## Begin Supplied information
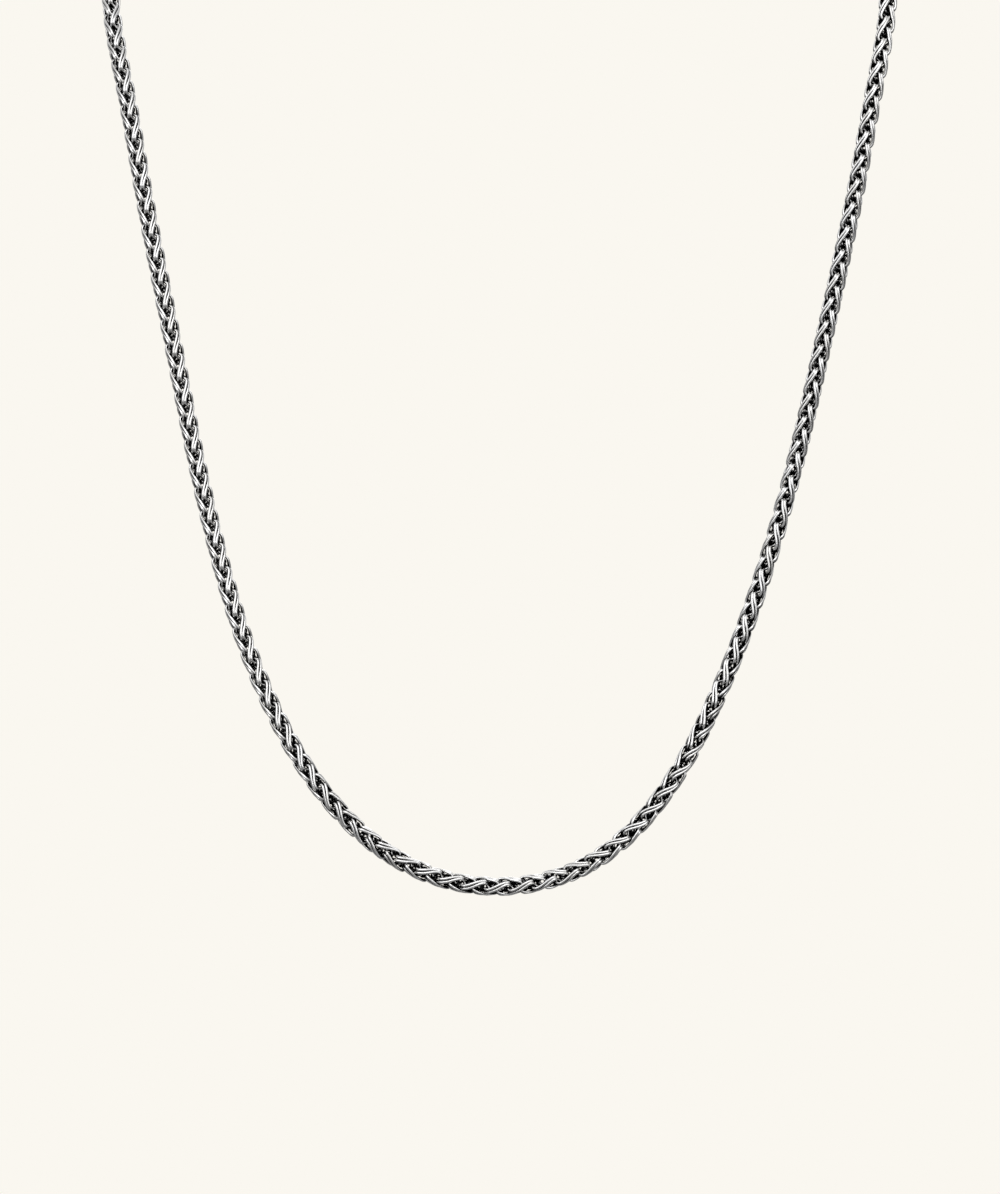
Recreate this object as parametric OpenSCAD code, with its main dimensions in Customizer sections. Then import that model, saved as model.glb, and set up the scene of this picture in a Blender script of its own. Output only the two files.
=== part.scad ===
// Wheat chain necklace, closed at the nape with end caps, rings and a clasp.
// Millimetres. +Z is up, the front of the wearer looks towards -Y, and the
// origin is the middle of the clasp, where the chain rests on the nape.

/* [Loop] */
// Width between the two strands at the sides of the neck
loop_w = 133; // [124:1:146]
// Depth from the nape to the front of the chest
loop_depth = 76; // [68:1:84]
// Drop from the nape to the bottom of the curve
loop_drop = 188; // [176:1:200]

/* [Chain] */
// Thickness over the weave, from flat to flat
chain_d = 3.1; // [2.4:0.1:3.2]

/* [End caps] */
// Wall of the cup that holds an end of the chain
cap_wall = 0.45; // [0.35:0.05:0.8]
// Depth of the cup
cap_depth = 3.8; // [2.5:0.1:5]
// Thickness of the closed end of the cup
cap_floor = 1; // [0.8:0.1:1.6]
// Hole of the loop soldered to the closed end
loop_hole = 2.1; // [1.8:0.1:2.8]

/* [Rings] */
// Wire of the loops and of the jump ring
ring_wire = 0.9; // [0.7:0.05:1]
// Hole of the jump ring between the left cap and the clasp
jump_ring_hole = 3.1; // [2.6:0.1:4]
// Wire of the ring that the clasp hooks into
catch_wire = 1; // [0.8:0.05:1.1]
// Hole of the ring that the clasp hooks into
catch_ring_hole = 4; // [3.6:0.1:5]

/* [Clasp] */
// Width across the head of the clasp
clasp_w = 6.4; // [6:0.1:7.5]
// Width across its tail
tail_w = 2.8; // [2.4:0.1:3.4]
// Distance between the middles of head and tail
clasp_reach = 6.4; // [6:0.1:8]
// Thickness of the clasp
clasp_t = 2.2; // [1.8:0.1:2.6]
// Width of the hook and of the lever round the mouth
clasp_rim = 1.3; // [1.1:0.05:1.5]
// Bevel along the edges of the clasp
clasp_bevel = 0.4; // [0.2:0.05:0.5]
// Length of the thumb tab that stands out of the lever
tab_l = 1.6; // [1.2:0.1:2]

/* [Fit] */
// Room left between pieces that hang in each other, and round the chain's ends
play = 0.1; // [0.06:0.01:0.14]

/* [Hidden] */

SILVER = [0.66, 0.65, 0.63];
DARK_SILVER = [0.5, 0.49, 0.48];

// Eight flats, so the corners stand a little outside the weave's thickness
SIDES = 8;
tube_r = chain_d / 2 / cos(180 / SIDES);
// Three rings in each span of the route, which is a ring every 5 mm or so
RINGS_PER_SPAN = 3;

wire_r = ring_wire / 2;
catch_r = catch_wire / 2;
loop_r = loop_hole / 2 + wire_r;
cap_r = tube_r + play + cap_wall;
// How far a loop sinks into what it is soldered to
SOLDER = 0.2;

// The clasp lies along X with its head to the right, middle at the origin
head_x = clasp_reach / 2 - (clasp_w - tail_w) / 4;
tail_x = head_x - clasp_reach;
mouth_r = clasp_w / 2 - clasp_rim;
MOUTH_SHARE = 0.72;
mouth_end = head_x + mouth_r;
eye_x = tail_x - tail_w / 2 - loop_r + wire_r + SOLDER;

// Middle of the catch ring: its wire lies in the mouth and clears the hook's corners
catch_x = mouth_end + sqrt(pow(catch_ring_hole / 2, 2) - pow(clasp_t / 2, 2)) - play;
right_loop_x = catch_x + catch_ring_hole / 2 - play + loop_hole / 2;
right_cap_x = right_loop_x + loop_r - SOLDER;

// Middle of the jump ring, which hangs in the clasp's eye
jump_x = eye_x - loop_hole / 2 + play - jump_ring_hole / 2;
left_loop_x = jump_x - jump_ring_hole / 2 + play - loop_hole / 2;
left_cap_x = left_loop_x - loop_r + SOLDER;

chain_start = [left_cap_x - cap_floor - play, 0, 0];
chain_end = [right_cap_x + cap_floor + play, 0, 0];

// Points that draw the chain: round the left of the neck from the nape, down
// the chest, through the bottom of the curve and up again on the right. They
// are drawn for a loop of DRAWN width, depth and drop.
DRAWN = [133, 76, 188];
ROUTE = [
    [-27, 0, 0], [-42, -6, -3], [-55.5, -18, -10], [-64.5, -33, -22],
    [-66.2, -46.5, -38.5], [-62.2, -52.5, -55], [-59.8, -55, -70], [-56.8, -58, -85],
    [-53.7, -60.5, -100], [-50.8, -63, -115], [-47.3, -66, -130], [-43, -68.5, -145.3],
    [-36.4, -71.5, -161.2], [-27.5, -74, -175], [-14.5, -75.5, -185.6], [1.5, -76, -188.7],
    [17.1, -75.5, -184.2], [28.5, -73.5, -172], [36, -71, -157.5], [41.8, -68.5, -143.1],
    [46.7, -65.5, -128], [50.7, -63, -113], [54.1, -60.5, -98], [57.5, -57.5, -83],
    [60.7, -55, -68], [63.2, -52, -53.5], [66.7, -46, -38], [64.5, -33, -22],
    [55.5, -18, -10], [42, -6, -3], [27, 0, 0]
];
route = [for (p = ROUTE)
    [p[0] * loop_w / DRAWN[0], p[1] * loop_depth / DRAWN[1], p[2] * loop_drop / DRAWN[2]]];

// Centre line of the chain: a cubic B-spline, which passes close by its points
function padded(points) = let (last = len(points) - 1) concat(
    [2 * points[0] - points[1]], points, [2 * points[last] - points[last - 1]]);
function spline(p, i, t) = (pow(1 - t, 3) * p[i]
    + (3 * pow(t, 3) - 6 * pow(t, 2) + 4) * p[i + 1]
    + (-3 * pow(t, 3) + 3 * pow(t, 2) + 3 * t + 1) * p[i + 2]
    + pow(t, 3) * p[i + 3]) / 6;
function centre_line(points, steps) = let (p = padded(points)) concat(
    [for (i = [0 : len(points) - 2]) for (k = [0 : steps - 1]) spline(p, i, k / steps)],
    [points[len(points) - 1]]);

// One ring of a tube: corners round c, square to the direction d
function unit(v) = v / norm(v);
function ring(c, d, r) = let (u = unit(cross(d, [0, 1, 0])), v = cross(d, u))
    [for (k = [0 : SIDES - 1]) let (a = (k + 0.5) * 360 / SIDES) c + r * (cos(a) * u + sin(a) * v)];
function direction(line, i) = unit(line[min(i + 1, len(line) - 1)] - line[max(i - 1, 0)]);

module tube(line, r) {
    count = len(line);
    corners = [for (i = [0 : count - 1]) each ring(line[i], direction(line, i), r)];
    walls = [for (i = [0 : count - 2]) for (k = [0 : SIDES - 1])
        let (a = i * SIDES + k, b = i * SIDES + (k + 1) % SIDES)
        each [[a, b, b + SIDES], [a, b + SIDES, a + SIDES]]];
    first_end = [for (k = [SIDES - 1 : -1 : 0]) k];
    last_end = [for (k = [0 : SIDES - 1]) (count - 1) * SIDES + k];
    polyhedron(corners, concat([first_end], walls, [last_end]));
}

// A closed ring of round wire round the origin, flat in the XY plane
module wire_ring(hole, r) {
    rotate_extrude($fn = 48)
        translate([hole / 2 + r, 0])
            circle(r, $fn = 24);
}

// The same ring turned up into the XZ plane
module upright_ring(hole, r) {
    rotate([90, 0, 0])
        wire_ring(hole, r);
}

module chain() {
    color(DARK_SILVER)
        tube(centre_line(concat([chain_start], route, [chain_end]), RINGS_PER_SPAN), tube_r);
}

// Cup with its closed end at x = 0, open towards +X, and its loop on the -X side
module end_cap() {
    rotate([0, 90, 0])
        difference() {
            cylinder(h = cap_floor + cap_depth, r = cap_r, $fn = 48);
            translate([0, 0, cap_floor])
                cylinder(h = cap_depth + 1, r = tube_r + play, $fn = 48);
        }
    translate([SOLDER - loop_r, 0, 0])
        upright_ring(loop_hole, wire_r);
}

module left_end_cap() {
    color(SILVER)
        translate([left_cap_x, 0, 0])
            mirror([1, 0, 0])
                end_cap();
}

module right_end_cap() {
    color(SILVER)
        translate([right_cap_x, 0, 0])
            end_cap();
}

module jump_ring() {
    color(SILVER)
        translate([jump_x, 0, 0])
            wire_ring(jump_ring_hole, wire_r);
}

module catch_ring() {
    color(SILVER)
        translate([catch_x, 0, 0])
            wire_ring(catch_ring_hole, catch_r);
}

// A slice of the clasp's drop shape, thick across Y and drawn in by a bevel
module drop(thick, inset) {
    rotate([90, 0, 0])
        linear_extrude(thick, center = true) {
            translate([head_x, 0])
                circle(clasp_w / 2 - inset, $fn = 48);
            translate([tail_x, 0])
                circle(tail_w / 2 - inset, $fn = 48);
        }
}

// The closed clasp in one piece: hook, lever, thumb tab and eye
module clasp() {
    color(SILVER) {
        difference() {
            union() {
                hull() {
                    drop(clasp_t, clasp_bevel);
                    drop(clasp_t - 2 * clasp_bevel, 0);
                }
                translate([tail_x + clasp_reach * 0.45, 0, tail_w / 2])
                    rotate([90, 0, 0])
                        cylinder(h = clasp_t - 2 * clasp_bevel, r = tab_l, center = true, $fn = 32);
            }
            hull()
                for (share = [0, 1])
                    translate([head_x - share * (clasp_reach / 2), 0, 0])
                        rotate([90, 0, 0])
                            cylinder(h = clasp_t + 1, center = true, $fn = 32,
                                r = mouth_r * (share == 0 ? 1 : 1 - MOUTH_SHARE));
        }
        translate([eye_x, 0, 0])
            upright_ring(loop_hole, wire_r);
    }
}

chain();
left_end_cap();
right_end_cap();
jump_ring();
clasp();
catch_ring();
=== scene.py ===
"""Wheat chain necklace: woven links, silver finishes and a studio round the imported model."""

import math

import bpy
import numpy as np
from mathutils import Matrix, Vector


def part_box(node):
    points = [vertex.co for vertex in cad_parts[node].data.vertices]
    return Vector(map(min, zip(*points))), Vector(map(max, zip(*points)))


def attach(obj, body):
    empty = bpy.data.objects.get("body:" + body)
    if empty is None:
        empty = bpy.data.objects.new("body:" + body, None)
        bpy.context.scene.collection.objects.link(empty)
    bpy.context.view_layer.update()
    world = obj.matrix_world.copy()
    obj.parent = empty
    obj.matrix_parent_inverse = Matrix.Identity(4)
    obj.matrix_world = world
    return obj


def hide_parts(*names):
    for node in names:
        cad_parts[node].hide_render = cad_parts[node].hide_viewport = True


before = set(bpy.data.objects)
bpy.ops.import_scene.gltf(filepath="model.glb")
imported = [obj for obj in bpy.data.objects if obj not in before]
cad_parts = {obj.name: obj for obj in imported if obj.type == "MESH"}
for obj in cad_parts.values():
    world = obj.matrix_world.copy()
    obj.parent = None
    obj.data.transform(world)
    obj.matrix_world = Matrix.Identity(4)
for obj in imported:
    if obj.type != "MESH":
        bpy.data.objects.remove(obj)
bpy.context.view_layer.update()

bl_info = {
    "name": "Wheat chain necklace",
    "version": (1, 0, 0),
    "blender": (4, 5, 0),
    "location": "3D View > Sidebar > Necklace",
    "description": "Weaves a wheat chain along its route and gives its fittings a silver finish",
    "category": "Object",
}

# Lengths in the weave are worked out in millimetres and turned to metres when a mesh is made
MM = 0.001

# Points that the chain follows from the left of the nape, down and round, to the right of it
ROUTE = np.array([
    [-27, 0, 0], [-42, -6, -3], [-55.5, -18, -10], [-64.5, -33, -22],
    [-66.2, -46.5, -38.5], [-62.2, -52.5, -55], [-59.8, -55, -70], [-56.8, -58, -85],
    [-53.7, -60.5, -100], [-50.8, -63, -115], [-47.3, -66, -130], [-43, -68.5, -145.3],
    [-36.4, -71.5, -161.2], [-27.5, -74, -175], [-14.5, -75.5, -185.6], [1.5, -76, -188.7],
    [17.1, -75.5, -184.2], [28.5, -73.5, -172], [36, -71, -157.5], [41.8, -68.5, -143.1],
    [46.7, -65.5, -128], [50.7, -63, -113], [54.1, -60.5, -98], [57.5, -57.5, -83],
    [60.7, -55, -68], [63.2, -52, -53.5], [66.7, -46, -38], [64.5, -33, -22],
    [55.5, -18, -10], [42, -6, -3], [27, 0, 0],
])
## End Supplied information
- Exercise prompt
Write out again only the lines from the line containing "tab and eye" through the line containing "obj.data.transform(world)", both included, exactly as they are.

- Task output
// The closed clasp in one piece: hook, lever, thumb tab and eye
module clasp() {
    color(SILVER) {
        difference() {
            union() {
                hull() {
                    drop(clasp_t, clasp_bevel);
                    drop(clasp_t - 2 * clasp_bevel, 0);
                }
                translate([tail_x + clasp_reach * 0.45, 0, tail_w / 2])
                    rotate([90, 0, 0])
                        cylinder(h = clasp_t - 2 * clasp_bevel, r = tab_l, center = true, $fn = 32);
            }
            hull()
                for (share = [0, 1])
                    translate([head_x - share * (clasp_reach / 2), 0, 0])
                        rotate([90, 0, 0])
                            cylinder(h = clasp_t + 1, center = true, $fn = 32,
                                r = mouth_r * (share == 0 ? 1 : 1 - MOUTH_SHARE));
        }
        translate([eye_x, 0, 0])
            upright_ring(loop_hole, wire_r);
    }
}

chain();
left_end_cap();
right_end_cap();
jump_ring();
clasp();
catch_ring();
=== scene.py ===
"""Wheat chain necklace: woven links, silver finishes and a studio round the imported model."""

import math

import bpy
import numpy as np
from mathutils import Matrix, Vector


def part_box(node):
    points = [vertex.co for vertex in cad_parts[node].data.vertices]
    return Vector(map(min, zip(*points))), Vector(map(max, zip(*points)))


def attach(obj, body):
    empty = bpy.data.objects.get("body:" + body)
    if empty is None:
        empty = bpy.data.objects.new("body:" + body, None)
        bpy.context.scene.collection.objects.link(empty)
    bpy.context.view_layer.update()
    world = obj.matrix_world.copy()
    obj.parent = empty
    obj.matrix_parent_inverse = Matrix.Identity(4)
    obj.matrix_world = world
    return obj


def hide_parts(*names):
    for node in names:
        cad_parts[node].hide_render = cad_parts[node].hide_viewport = True


before = set(bpy.data.objects)
bpy.ops.import_scene.gltf(filepath="model.glb")
imported = [obj for obj in bpy.data.objects if obj not in before]
cad_parts = {obj.name: obj for obj in imported if obj.type == "MESH"}
for obj in cad_parts.values():
    world = obj.matrix_world.copy()
    obj.parent = None
    obj.data.transform(world)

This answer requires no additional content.